After the tot arrived the 37-year-old star began to worry about the kind of childhood she would have with a mother who is such a public figure.
"I definitely needed some time," she admitted. "For a solid six weeks, I was hiding like the Unabomber [a bomber who evaded capture for many years]. Because I live my life in the public eye, and I didn't want that for her. [Then I realised] unless I move into a bunker underground, I don't have a choice in this matter. It was something that took me weeks to cope with."
Drew had a famously difficult childhood, including stints in rehab when she was a young teenager and a suicide attempt. At 15 she petitioned to be treated as a legal adult and was granted emancipation from her parents.
Although she harbours no ill will about her upbringing, it's not something the star is looking to replicate.
"I had such an exposed childhood… I appreciate my journey, but I don't want that for my kid. Not any of it. It has nothing to do with whether I liked my childhood. I really did. But as a parent, that isn't the childhood that I'd provide," she said.

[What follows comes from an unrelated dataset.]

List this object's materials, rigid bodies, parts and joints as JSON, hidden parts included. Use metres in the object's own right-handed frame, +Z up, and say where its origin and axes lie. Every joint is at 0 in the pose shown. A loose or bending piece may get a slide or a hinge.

Drew is also adamant she doesn't want to hide Olive from the world as she believes that would also be damaging. She and Will discussed how to get the best out of their lives and realised they were in danger of retreating too much.
"We could literally live in a windowless room ten feet underground. Or I could come to terms with the fact that it's really hard. I went through every scenario in my head of how to make it work, and I just didn't want to be one of those weirdos in a cabin in the woods in a hooded sweatshirt," she said.